Bagaimana reaksi di Afrika Selatan?
Partai Aliansi Demokratik (DA), partai terbesar kedua dalam koalisi, menentang undang-undang ini. Kelompok lobi Afrikaner seperti Solidarity Movement juga khawatir, meski mereka tidak yakin akan terjadi pengambilalihan besar-besaran.
Asosiasi Pemilik Properti mengatakan tidak rasional memberikan kompensasi nol untuk tanah spekulatif.
Apa kata pemerintah?
Menteri Pekerjaan Umum Dean Macpherson membela undang-undang ini. Ia memberi contoh kasus Eskom, di mana spekulan memblokir proyek jaringan listrik dengan menaikkan harga tanah secara drastis.
Ia juga mencontohkan bangunan yang dihuni ilegal di kota-kota besar. Jika biaya perbaikan melebihi nilai bangunan, pengadilan bisa memutuskan kompensasi nol.
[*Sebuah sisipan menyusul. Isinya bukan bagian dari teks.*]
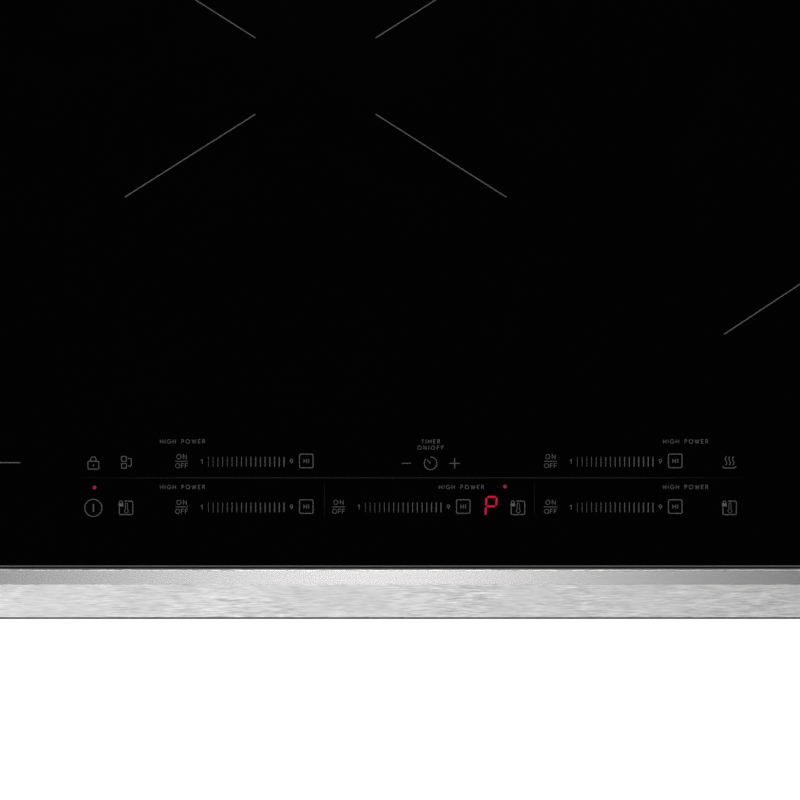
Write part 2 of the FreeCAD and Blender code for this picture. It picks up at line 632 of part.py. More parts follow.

Namun, ia menegaskan bahwa hal ini tidak berlaku untuk lahan pertanian.
Apa selanjutnya?
Undang-undang ini masih tertunda, karena Ramaphosa belum menetapkan tanggal implementasi. Ia mungkin menunda karena negosiasi perdagangan dengan AS.
Sementara itu, DA berupaya mengajukan judicial review dan menantang konstitusionalitasnya di pengadilan.
Isu tanah tetap sensitif, dan ketegangan akan terus berlanjut—baik di dalam negeri maupun dengan pemerintahan AS.